§ **Provided material**

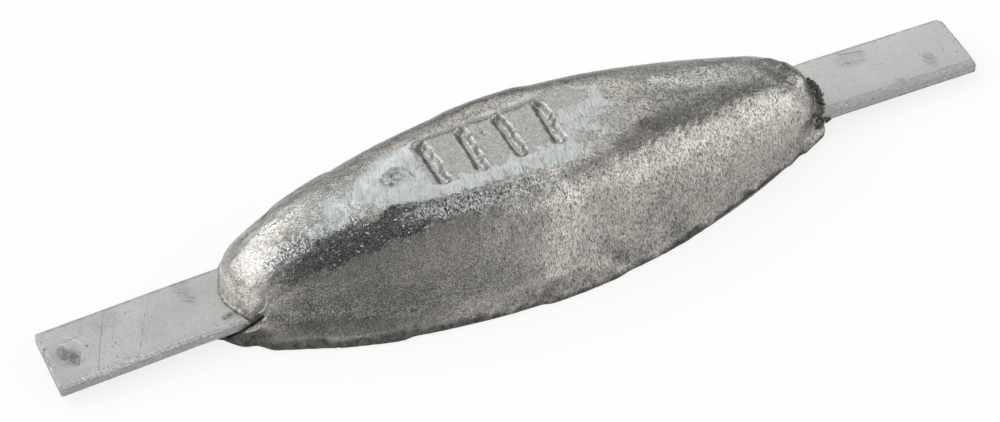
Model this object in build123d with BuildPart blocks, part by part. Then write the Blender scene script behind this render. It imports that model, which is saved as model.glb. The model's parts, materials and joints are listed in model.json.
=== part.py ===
"""Weld-on hull anode: a boat-shaped zinc casting poured round a flat steel strap.

The back of the casting is the flat face that lies against the hull (z = 0) and the crown points up.
The strap runs along X, straight through the casting, and its two bare ends are welded to the hull.
The origin is the centre of the whole anode's footprint, on the plane of the back. All sizes are in mm.
"""
from build123d import *
import os
from math import asin, cos, radians, sin, sqrt, tan

# ---------------------------------------------------------------- driving dimensions
# Strap: a length of galvanised flat bar, cropped at both ends.
strap_length = 411.0          # over the cropped ends, seen from above
strap_width = 30.0
strap_thickness = 5.0
strap_top = 11.0              # upper face of the bar above the back, inside the casting
strap_edge_radius = 0.6       # rolled edges of the bar
strap_corner_radius = 1.2     # cropped corners, seen from above
strap_corner_clip = 2.2       # the one corner that the shears left bevelled
bend_radius = 45.0            # both ends are set down a little just outside the casting
left_droop = 1.3              # degrees
right_droop = 2.3             # degrees
bend_stand_off = 3.0          # from the tongue's tip to the middle of the bend

# Casting: horizontal outlines with two long side arcs and two round noses.
casting_offset = 5.5          # the bar was laid this far off the casting's centre, along X
crown_height = 42.0
back_half_width = 50.6        # at the back
side_lean = 26.0              # draft of the long flanks, degrees from vertical
side_shoulder_start = 30.0    # height where the flank starts to round over
crown_half_width = 21.0       # flat of the crown
left_reach = 135.3            # from the casting's centre to the nose, at the back
left_lean = 24.5              # draft of the left nose, degrees
left_shoulder_start = 24.0
right_reach = 138.3
right_lean = 6.0
right_shoulder_start = 12.0
crown_half_length = 60.0
crown_fall = 5.0              # slope of the crown past its flat, towards each nose, degrees
nose_radius_back = 24.5
nose_radius_crown = 11.0
outline_levels = 9            # outlines stacked between back and crown
level_crowding = 1.7          # above 1, the outlines lie closer together towards the crown

# Tongues: the zinc that fills the mould's notches under the bar.
tongue_side_gap = 1.4         # how far a tongue is wider than the bar, each side
tongue_reach = 3.5            # past the nose of the back's outline
tongue_corner_radius = 9.0

# Crown panel: the shallow sunk field that carries a foundry's marks, left blank here.
panel_length = 68.0
panel_width = 28.0
panel_depth = 0.9
panel_corner_radius = 3.0
panel_shift_x = -8.0          # from the casting's centre
panel_shift_y = 3.5
panel_taper = 40.0            # degrees, the panel's sloping walls

# Back: the open-poured face, which sinks as the zinc shrinks and leaves a flat rim.
back_rim_width = 9.0
back_sink_depth = 1.5
back_sink_taper = 60.0        # degrees
back_edge_chamfer = 0.8

# ---------------------------------------------------------------- worked out from them
casting_x = -casting_offset
strap_bottom = strap_top - strap_thickness
tongue_half_width = strap_width / 2 + tongue_side_gap


def flank_and_shoulder(z, foot, lean, shoulder_start, crown_edge, fall):
    """Half-size at height z: a straight drafted flank, then a curve that meets the crown's edge.

    The curve is a parabola tangent to the flank at shoulder_start and to the crown's slope at
    crown_edge, so the two tangents' crossing is its middle control point.
    """
    slope = tan(radians(lean))
    if z <= shoulder_start:
        return foot - slope * z
    rise = tan(radians(fall))
    start = foot - slope * shoulder_start
    cross_z = (crown_height - rise * (foot - crown_edge)) / (1 - rise * slope)
    cross = foot - slope * cross_z
    a = shoulder_start - 2 * cross_z + crown_height
    b = 2 * (cross_z - shoulder_start)
    c = shoulder_start - z
    t = 2 * c / (-b - sqrt(max(0.0, b * b - 4 * a * c)))
    return start * (1 - t) ** 2 + 2 * cross * t * (1 - t) + crown_edge * t ** 2


def outline_sizes(z):
    """Left reach, right reach, half-width and nose radius of the casting's outline at height z."""
    left = flank_and_shoulder(z, left_reach, left_lean, left_shoulder_start, crown_half_length, crown_fall)
    right = flank_and_shoulder(z, right_reach, right_lean, right_shoulder_start, crown_half_length, crown_fall)
    half_width = flank_and_shoulder(z, back_half_width, side_lean, side_shoulder_start, crown_half_width, 0)
    nose = nose_radius_back + (nose_radius_crown - nose_radius_back) * z / crown_height
    return left, right, half_width, nose


def nose_arcs(reach, half_width, nose, sign):
    """Side, nose and side arc of one end, all tangent, from (0, half_width) round to (0, -half_width)."""
    centre = reach - nose
    side_radius = (centre ** 2 + half_width ** 2 - nose ** 2) / (2 * (half_width - nose))
    turn = asin(centre / (side_radius - nose))
    touch = (centre + nose * sin(turn), nose * cos(turn))
    middle = (side_radius * sin(turn / 2), half_width - side_radius * (1 - cos(turn / 2)))

    def at(x, y):
        return (casting_x + sign * x, y)

    ThreePointArc(at(0, half_width), at(*middle), at(*touch))
    ThreePointArc(at(*touch), at(reach, 0), at(touch[0], -touch[1]))
    ThreePointArc(at(touch[0], -touch[1]), at(middle[0], -middle[1]), at(0, -half_width))


def casting_outline(left, right, half_width, nose):
    """Closed outline of the casting, drawn into the current line."""
    nose_arcs(left, half_width, nose, -1)
    nose_arcs(right, half_width, nose, 1)


# ---------------------------------------------------------------- steel strap
# The bar's section is swept along its centre line, which has two set-down ends, and then cropped.
centre_z = strap_top - strap_thickness / 2
bend_left = casting_x - left_reach - tongue_reach - bend_stand_off
bend_right = casting_x + right_reach + tongue_reach + bend_stand_off
stock_half_length = strap_length / 2 + strap_width


def set_down(x, bend, droop):
    """Height of the centre line at x, beyond a bend."""
    return centre_z - abs(x - bend) * tan(radians(droop))


with BuildPart() as strap:
    with BuildLine(Plane.XZ) as centre_line:
        FilletPolyline(
            (-stock_half_length, set_down(-stock_half_length, bend_left, left_droop)),
            (bend_left, centre_z),
            (bend_right, centre_z),
            (stock_half_length, set_down(stock_half_length, bend_right, right_droop)),
            radius=bend_radius,
        )
    with BuildSketch(Plane(centre_line.line @ 0, x_dir=(0, 1, 0), z_dir=centre_line.line % 0)):
        RectangleRounded(strap_width, strap_thickness, strap_edge_radius)
    sweep()
    with BuildSketch(Plane.XY) as cropping:
        Rectangle(strap_length, strap_width)
        chamfer(cropping.vertices().group_by(Axis.X)[-1].sort_by(Axis.Y)[-1], strap_corner_clip)
        fillet([v for v in cropping.vertices() if v.X < 0 or v.Y < 0], strap_corner_radius)
    extrude(amount=strap_length, both=True, mode=Mode.INTERSECT)

strap.part.label = "steel_strap"

# ---------------------------------------------------------------- zinc casting
with BuildPart() as casting:
    for step in range(outline_levels):
        level = crown_height * (1 - (1 - step / (outline_levels - 1)) ** level_crowding)
        with BuildSketch(Plane.XY.offset(level)):
            with BuildLine():
                casting_outline(*outline_sizes(level))
            make_face()
    loft()
    back_edges = casting.faces().sort_by(Axis.Z)[0].edges()
    chamfer(back_edges, back_edge_chamfer)

    # Tongues under the bar, at both noses.
    for reach, sign in ((left_reach, -1), (right_reach, 1)):
        with BuildSketch(Plane.XY.offset(0)):
            with Locations((casting_x + sign * (reach + tongue_reach) / 2, 0)):
                RectangleRounded(reach + tongue_reach, 2 * tongue_half_width, tongue_corner_radius)
        extrude(amount=strap_bottom)

    # The bar's own slot, straight through.
    with BuildSketch(Plane.YZ.offset(casting_x)):
        with Locations((0, centre_z)):
            RectangleRounded(strap_width, strap_thickness, strap_edge_radius)
    extrude(amount=2 * max(left_reach, right_reach), both=True, mode=Mode.SUBTRACT)

    # Sunk panel on the crown.
    with BuildSketch(Plane.XY.offset(crown_height)):
        with Locations((casting_x + panel_shift_x, panel_shift_y)):
            RectangleRounded(panel_length, panel_width, panel_corner_radius)
    extrude(amount=-panel_depth, taper=panel_taper, mode=Mode.SUBTRACT)

    # Shrinkage hollow in the back.
    with BuildSketch(Plane.XY):
        with BuildLine():
            casting_outline(left_reach - back_rim_width, right_reach - back_rim_width,
                            back_half_width - back_rim_width, nose_radius_back - back_rim_width)
        make_face()
    extrude(amount=back_sink_depth, taper=back_sink_taper, mode=Mode.SUBTRACT)

casting.part.label = "anode_casting"

# ---------------------------------------------------------------- files
os.makedirs("parts", exist_ok=True)
export_step(strap.part, "parts/steel_strap.step")
export_step(casting.part, "parts/anode_casting.step")
for piece in (strap.part, casting.part):
    box = piece.bounding_box()
    print(piece.label, "volume", round(piece.volume), "from", box.min, "to", box.max, "valid", piece.is_valid)
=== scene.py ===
"""Looks of the weld-on hull anode: its cast zinc body, its galvanised strap, a pale studio and the camera.

Lengths are written in millimetres and turned into metres when a mesh is made. X runs along the strap,
Y across the casting and Z up, from the flat back to the crown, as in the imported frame.
"""
import bpy
import json
import numpy as np
from functools import partialmethod
from math import asin, cos, pi, radians, sin, tan
from types import SimpleNamespace
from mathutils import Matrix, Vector, noise

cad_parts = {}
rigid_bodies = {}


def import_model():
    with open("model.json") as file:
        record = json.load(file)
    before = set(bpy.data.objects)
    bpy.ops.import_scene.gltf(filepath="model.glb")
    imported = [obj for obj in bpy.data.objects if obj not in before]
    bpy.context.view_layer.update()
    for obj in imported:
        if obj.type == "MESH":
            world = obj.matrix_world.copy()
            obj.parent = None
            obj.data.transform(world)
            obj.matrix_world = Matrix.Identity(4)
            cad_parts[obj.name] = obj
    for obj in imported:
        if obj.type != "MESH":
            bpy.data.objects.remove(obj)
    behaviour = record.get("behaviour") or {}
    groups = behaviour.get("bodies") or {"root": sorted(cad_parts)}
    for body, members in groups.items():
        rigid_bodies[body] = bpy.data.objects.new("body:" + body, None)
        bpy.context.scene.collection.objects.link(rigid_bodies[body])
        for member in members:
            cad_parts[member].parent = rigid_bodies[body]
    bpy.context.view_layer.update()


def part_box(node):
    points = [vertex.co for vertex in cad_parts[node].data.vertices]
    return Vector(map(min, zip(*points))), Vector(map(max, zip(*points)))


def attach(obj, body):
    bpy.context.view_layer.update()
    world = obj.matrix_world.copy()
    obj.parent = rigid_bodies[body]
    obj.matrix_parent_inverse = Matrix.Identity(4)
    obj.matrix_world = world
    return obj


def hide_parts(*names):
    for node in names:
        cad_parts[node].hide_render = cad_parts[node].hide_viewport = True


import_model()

MM = 0.001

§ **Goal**
Quote exactly the lines running from the start of the listing above through the line where "bend_stand_off = 3.0" is found, and output no other lines.

§ **Solution**
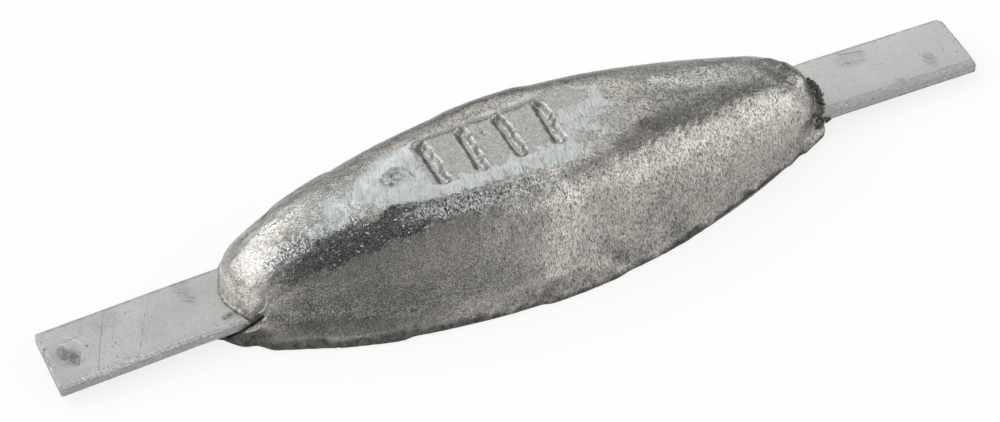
Model this object in build123d with BuildPart blocks, part by part. Then write the Blender scene script behind this render. It imports that model, which is saved as model.glb. The model's parts, materials and joints are listed in model.json.
=== part.py ===
"""Weld-on hull anode: a boat-shaped zinc casting poured round a flat steel strap.

The back of the casting is the flat face that lies against the hull (z = 0) and the crown points up.
The strap runs along X, straight through the casting, and its two bare ends are welded to the hull.
The origin is the centre of the whole anode's footprint, on the plane of the back. All sizes are in mm.
"""
from build123d import *
import os
from math import asin, cos, radians, sin, sqrt, tan

# ---------------------------------------------------------------- driving dimensions
# Strap: a length of galvanised flat bar, cropped at both ends.
strap_length = 411.0          # over the cropped ends, seen from above
strap_width = 30.0
strap_thickness = 5.0
strap_top = 11.0              # upper face of the bar above the back, inside the casting
strap_edge_radius = 0.6       # rolled edges of the bar
strap_corner_radius = 1.2     # cropped corners, seen from above
strap_corner_clip = 2.2       # the one corner that the shears left bevelled
bend_radius = 45.0            # both ends are set down a little just outside the casting
left_droop = 1.3              # degrees
right_droop = 2.3             # degrees
bend_stand_off = 3.0          # from the tongue's tip to the middle of the bend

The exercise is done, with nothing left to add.